* WRITTEN EXERCISE:
Would you return the complete listing below word for word?

* SUPPLIED DATA:
================================

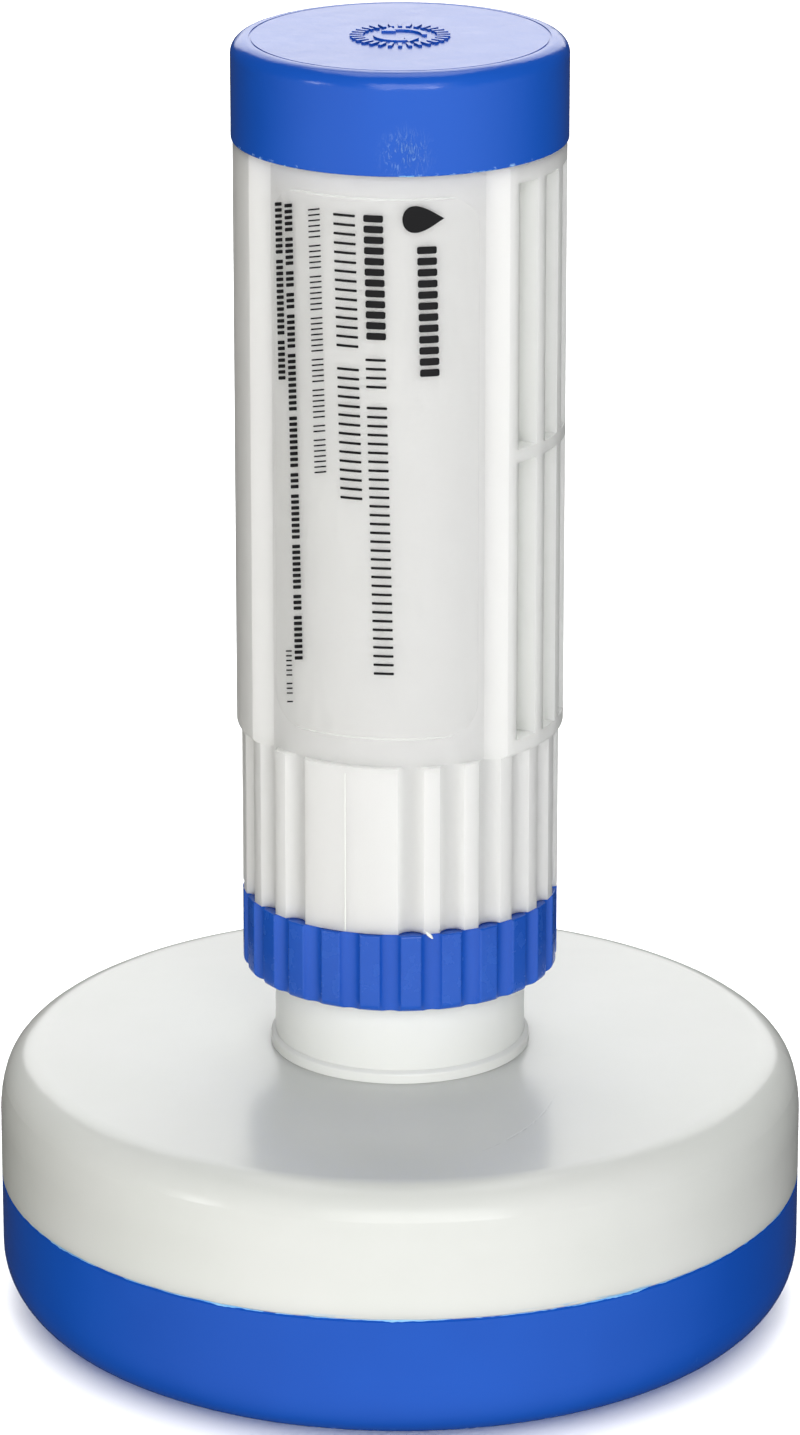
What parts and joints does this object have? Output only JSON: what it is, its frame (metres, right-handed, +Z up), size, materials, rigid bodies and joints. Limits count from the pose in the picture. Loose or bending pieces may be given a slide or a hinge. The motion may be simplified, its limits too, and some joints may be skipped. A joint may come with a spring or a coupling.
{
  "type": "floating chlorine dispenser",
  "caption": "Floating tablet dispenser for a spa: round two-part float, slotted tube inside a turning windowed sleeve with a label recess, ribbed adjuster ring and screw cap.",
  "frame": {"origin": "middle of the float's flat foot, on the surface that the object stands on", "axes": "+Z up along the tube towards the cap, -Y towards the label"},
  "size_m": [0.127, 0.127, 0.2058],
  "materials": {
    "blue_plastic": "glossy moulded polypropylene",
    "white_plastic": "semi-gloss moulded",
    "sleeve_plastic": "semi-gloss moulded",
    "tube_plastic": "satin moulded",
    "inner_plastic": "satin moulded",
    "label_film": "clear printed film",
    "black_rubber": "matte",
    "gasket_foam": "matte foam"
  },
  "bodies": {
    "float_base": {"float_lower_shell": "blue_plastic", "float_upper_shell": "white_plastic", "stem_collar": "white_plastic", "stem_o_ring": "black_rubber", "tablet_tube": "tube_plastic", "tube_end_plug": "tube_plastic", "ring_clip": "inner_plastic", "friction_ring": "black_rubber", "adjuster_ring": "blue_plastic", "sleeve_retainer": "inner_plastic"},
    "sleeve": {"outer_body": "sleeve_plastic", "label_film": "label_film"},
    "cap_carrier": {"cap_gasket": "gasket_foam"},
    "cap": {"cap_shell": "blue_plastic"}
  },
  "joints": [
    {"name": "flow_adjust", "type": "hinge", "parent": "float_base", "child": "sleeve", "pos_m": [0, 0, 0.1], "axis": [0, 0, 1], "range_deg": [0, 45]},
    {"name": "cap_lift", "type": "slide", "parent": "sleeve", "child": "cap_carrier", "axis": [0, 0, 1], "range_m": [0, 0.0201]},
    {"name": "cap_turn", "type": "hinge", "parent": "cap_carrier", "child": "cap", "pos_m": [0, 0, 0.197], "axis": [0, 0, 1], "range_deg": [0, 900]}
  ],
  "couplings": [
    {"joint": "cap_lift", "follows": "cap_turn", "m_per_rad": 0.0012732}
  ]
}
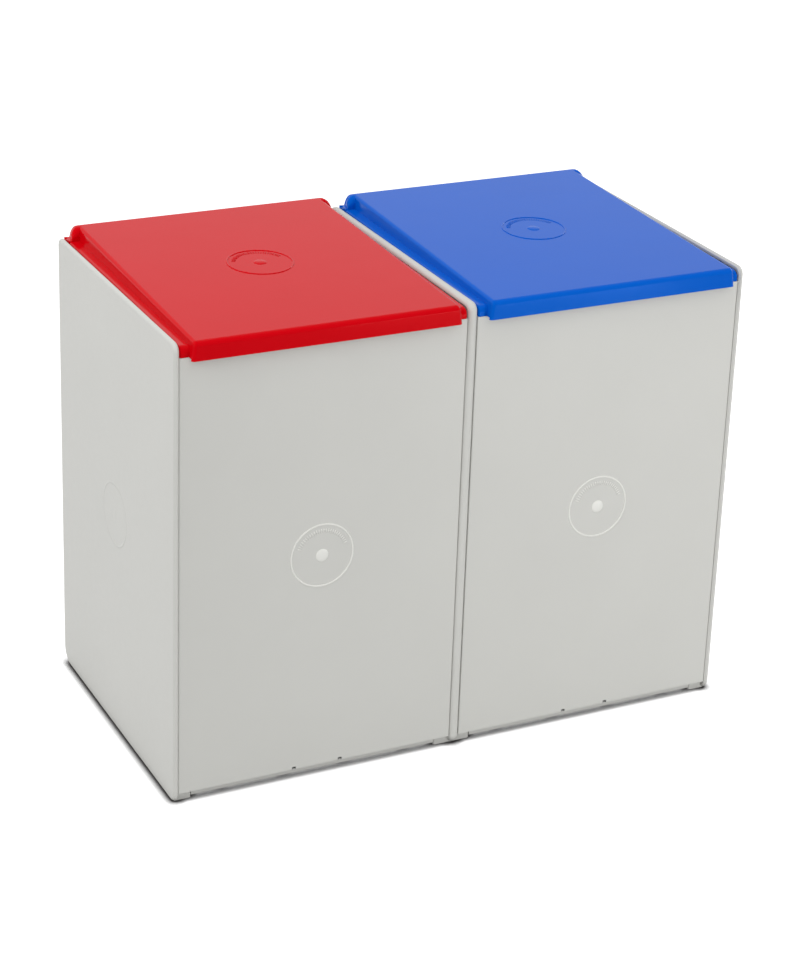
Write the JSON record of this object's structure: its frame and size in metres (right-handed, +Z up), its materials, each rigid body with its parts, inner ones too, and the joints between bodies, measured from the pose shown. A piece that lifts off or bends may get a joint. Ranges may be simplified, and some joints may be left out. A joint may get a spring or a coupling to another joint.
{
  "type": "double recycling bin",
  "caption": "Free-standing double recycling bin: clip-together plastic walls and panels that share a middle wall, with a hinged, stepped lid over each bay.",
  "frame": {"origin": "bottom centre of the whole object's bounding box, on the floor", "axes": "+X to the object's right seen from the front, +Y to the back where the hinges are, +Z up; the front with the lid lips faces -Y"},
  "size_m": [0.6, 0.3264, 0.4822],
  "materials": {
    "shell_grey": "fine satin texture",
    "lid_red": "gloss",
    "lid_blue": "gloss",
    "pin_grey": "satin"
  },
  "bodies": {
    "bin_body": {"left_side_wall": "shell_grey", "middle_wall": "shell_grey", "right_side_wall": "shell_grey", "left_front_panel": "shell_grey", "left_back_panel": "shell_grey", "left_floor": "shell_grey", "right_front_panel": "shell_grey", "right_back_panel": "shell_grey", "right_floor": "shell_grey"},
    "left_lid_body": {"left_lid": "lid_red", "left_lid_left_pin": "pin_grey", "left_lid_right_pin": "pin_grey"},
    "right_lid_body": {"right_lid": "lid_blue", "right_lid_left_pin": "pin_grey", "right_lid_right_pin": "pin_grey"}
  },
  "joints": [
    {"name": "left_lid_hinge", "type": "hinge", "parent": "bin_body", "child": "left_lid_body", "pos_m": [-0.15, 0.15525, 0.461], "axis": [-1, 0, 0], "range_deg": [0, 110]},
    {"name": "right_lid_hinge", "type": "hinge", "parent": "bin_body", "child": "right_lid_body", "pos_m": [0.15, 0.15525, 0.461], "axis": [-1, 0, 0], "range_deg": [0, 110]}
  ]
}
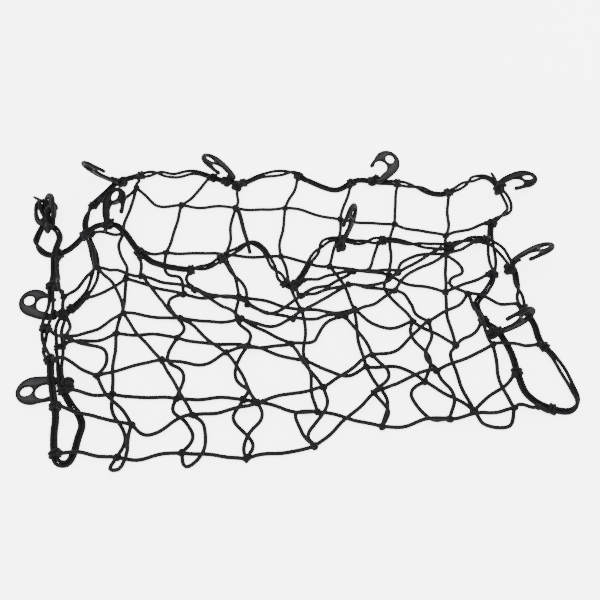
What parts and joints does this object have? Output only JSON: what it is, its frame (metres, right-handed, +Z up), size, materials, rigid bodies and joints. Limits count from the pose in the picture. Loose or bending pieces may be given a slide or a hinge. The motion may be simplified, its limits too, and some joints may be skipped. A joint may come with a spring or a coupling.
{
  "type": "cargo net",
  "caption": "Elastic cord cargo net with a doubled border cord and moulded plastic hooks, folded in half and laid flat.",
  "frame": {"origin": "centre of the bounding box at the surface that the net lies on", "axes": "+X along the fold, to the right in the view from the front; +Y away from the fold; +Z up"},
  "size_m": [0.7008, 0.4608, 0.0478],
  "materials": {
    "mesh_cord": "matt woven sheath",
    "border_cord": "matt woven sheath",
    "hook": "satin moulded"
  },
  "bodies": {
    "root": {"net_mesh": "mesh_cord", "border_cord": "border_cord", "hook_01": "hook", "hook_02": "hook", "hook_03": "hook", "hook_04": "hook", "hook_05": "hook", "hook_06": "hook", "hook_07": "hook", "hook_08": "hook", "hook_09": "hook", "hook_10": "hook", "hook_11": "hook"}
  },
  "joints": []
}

================================

* EXERCISE RESPONSE:
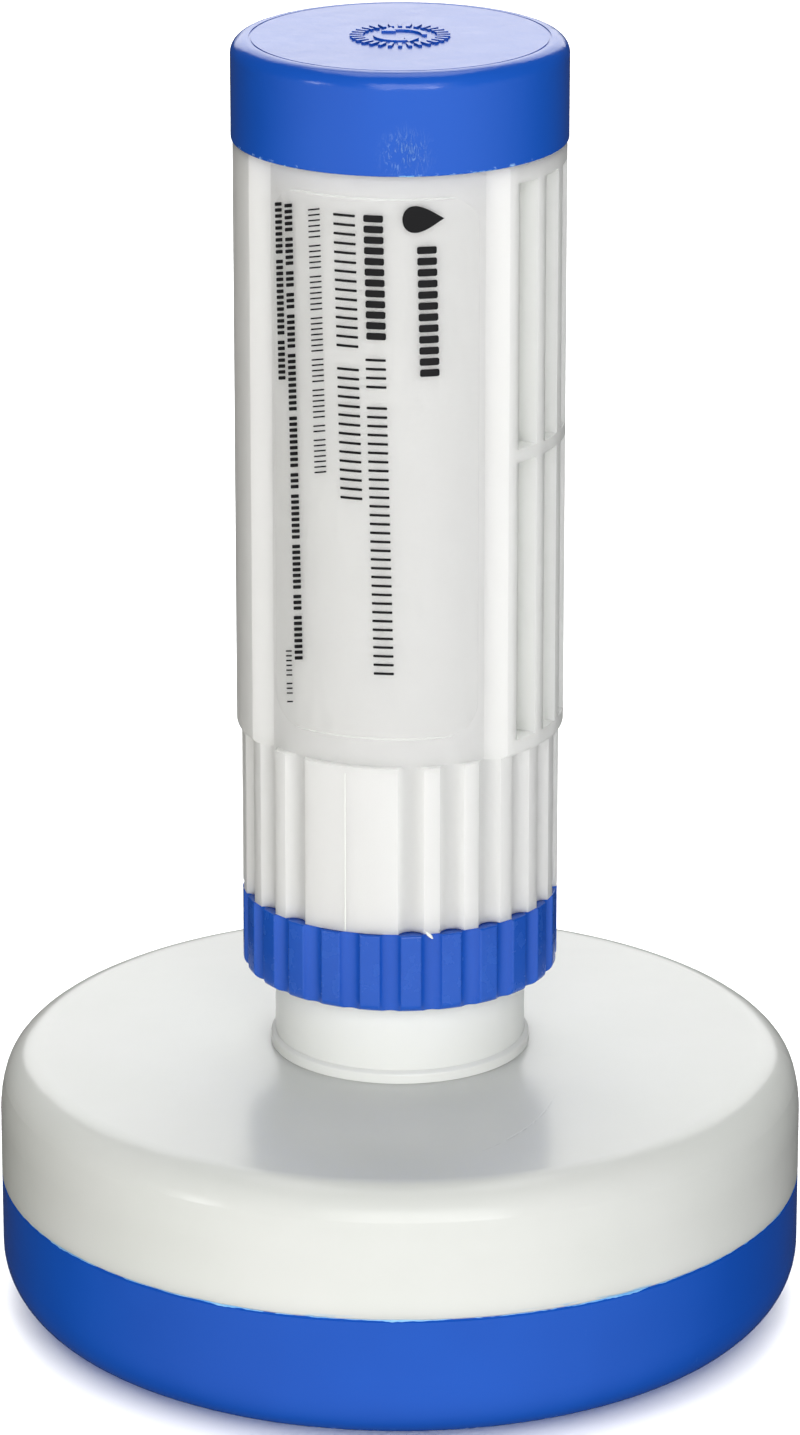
What parts and joints does this object have? Output only JSON: what it is, its frame (metres, right-handed, +Z up), size, materials, rigid bodies and joints. Limits count from the pose in the picture. Loose or bending pieces may be given a slide or a hinge. The motion may be simplified, its limits too, and some joints may be skipped. A joint may come with a spring or a coupling.
{
  "type": "floating chlorine dispenser",
  "caption": "Floating tablet dispenser for a spa: round two-part float, slotted tube inside a turning windowed sleeve with a label recess, ribbed adjuster ring and screw cap.",
  "frame": {"origin": "middle of the float's flat foot, on the surface that the object stands on", "axes": "+Z up along the tube towards the cap, -Y towards the label"},
  "size_m": [0.127, 0.127, 0.2058],
  "materials": {
    "blue_plastic": "glossy moulded polypropylene",
    "white_plastic": "semi-gloss moulded",
    "sleeve_plastic": "semi-gloss moulded",
    "tube_plastic": "satin moulded",
    "inner_plastic": "satin moulded",
    "label_film": "clear printed film",
    "black_rubber": "matte",
    "gasket_foam": "matte foam"
  },
  "bodies": {
    "float_base": {"float_lower_shell": "blue_plastic", "float_upper_shell": "white_plastic", "stem_collar": "white_plastic", "stem_o_ring": "black_rubber", "tablet_tube": "tube_plastic", "tube_end_plug": "tube_plastic", "ring_clip": "inner_plastic", "friction_ring": "black_rubber", "adjuster_ring": "blue_plastic", "sleeve_retainer": "inner_plastic"},
    "sleeve": {"outer_body": "sleeve_plastic", "label_film": "label_film"},
    "cap_carrier": {"cap_gasket": "gasket_foam"},
    "cap": {"cap_shell": "blue_plastic"}
  },
  "joints": [
    {"name": "flow_adjust", "type": "hinge", "parent": "float_base", "child": "sleeve", "pos_m": [0, 0, 0.1], "axis": [0, 0, 1], "range_deg": [0, 45]},
    {"name": "cap_lift", "type": "slide", "parent": "sleeve", "child": "cap_carrier", "axis": [0, 0, 1], "range_m": [0, 0.0201]},
    {"name": "cap_turn", "type": "hinge", "parent": "cap_carrier", "child": "cap", "pos_m": [0, 0, 0.197], "axis": [0, 0, 1], "range_deg": [0, 900]}
  ],
  "couplings": [
    {"joint": "cap_lift", "follows": "cap_turn", "m_per_rad": 0.0012732}
  ]
}
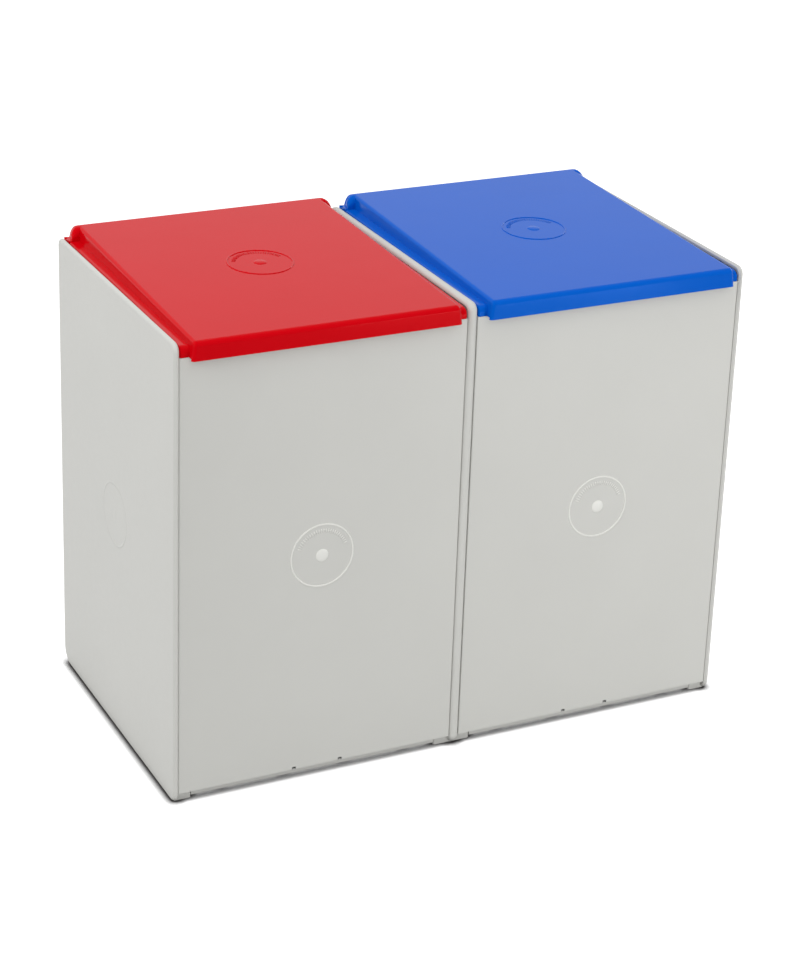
Write the JSON record of this object's structure: its frame and size in metres (right-handed, +Z up), its materials, each rigid body with its parts, inner ones too, and the joints between bodies, measured from the pose shown. A piece that lifts off or bends may get a joint. Ranges may be simplified, and some joints may be left out. A joint may get a spring or a coupling to another joint.
{
  "type": "double recycling bin",
  "caption": "Free-standing double recycling bin: clip-together plastic walls and panels that share a middle wall, with a hinged, stepped lid over each bay.",
  "frame": {"origin": "bottom centre of the whole object's bounding box, on the floor", "axes": "+X to the object's right seen from the front, +Y to the back where the hinges are, +Z up; the front with the lid lips faces -Y"},
  "size_m": [0.6, 0.3264, 0.4822],
  "materials": {
    "shell_grey": "fine satin texture",
    "lid_red": "gloss",
    "lid_blue": "gloss",
    "pin_grey": "satin"
  },
  "bodies": {
    "bin_body": {"left_side_wall": "shell_grey", "middle_wall": "shell_grey", "right_side_wall": "shell_grey", "left_front_panel": "shell_grey", "left_back_panel": "shell_grey", "left_floor": "shell_grey", "right_front_panel": "shell_grey", "right_back_panel": "shell_grey", "right_floor": "shell_grey"},
    "left_lid_body": {"left_lid": "lid_red", "left_lid_left_pin": "pin_grey", "left_lid_right_pin": "pin_grey"},
    "right_lid_body": {"right_lid": "lid_blue", "right_lid_left_pin": "pin_grey", "right_lid_right_pin": "pin_grey"}
  },
  "joints": [
    {"name": "left_lid_hinge", "type": "hinge", "parent": "bin_body", "child": "left_lid_body", "pos_m": [-0.15, 0.15525, 0.461], "axis": [-1, 0, 0], "range_deg": [0, 110]},
    {"name": "right_lid_hinge", "type": "hinge", "parent": "bin_body", "child": "right_lid_body", "pos_m": [0.15, 0.15525, 0.461], "axis": [-1, 0, 0], "range_deg": [0, 110]}
  ]
}
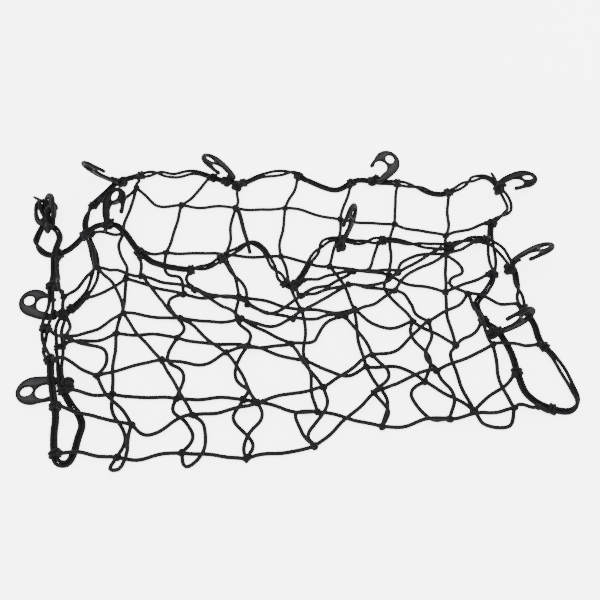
What parts and joints does this object have? Output only JSON: what it is, its frame (metres, right-handed, +Z up), size, materials, rigid bodies and joints. Limits count from the pose in the picture. Loose or bending pieces may be given a slide or a hinge. The motion may be simplified, its limits too, and some joints may be skipped. A joint may come with a spring or a coupling.
{
  "type": "cargo net",
  "caption": "Elastic cord cargo net with a doubled border cord and moulded plastic hooks, folded in half and laid flat.",
  "frame": {"origin": "centre of the bounding box at the surface that the net lies on", "axes": "+X along the fold, to the right in the view from the front; +Y away from the fold; +Z up"},
  "size_m": [0.7008, 0.4608, 0.0478],
  "materials": {
    "mesh_cord": "matt woven sheath",
    "border_cord": "matt woven sheath",
    "hook": "satin moulded"
  },
  "bodies": {
    "root": {"net_mesh": "mesh_cord", "border_cord": "border_cord", "hook_01": "hook", "hook_02": "hook", "hook_03": "hook", "hook_04": "hook", "hook_05": "hook", "hook_06": "hook", "hook_07": "hook", "hook_08": "hook", "hook_09": "hook", "hook_10": "hook", "hook_11": "hook"}
  },
  "joints": []
}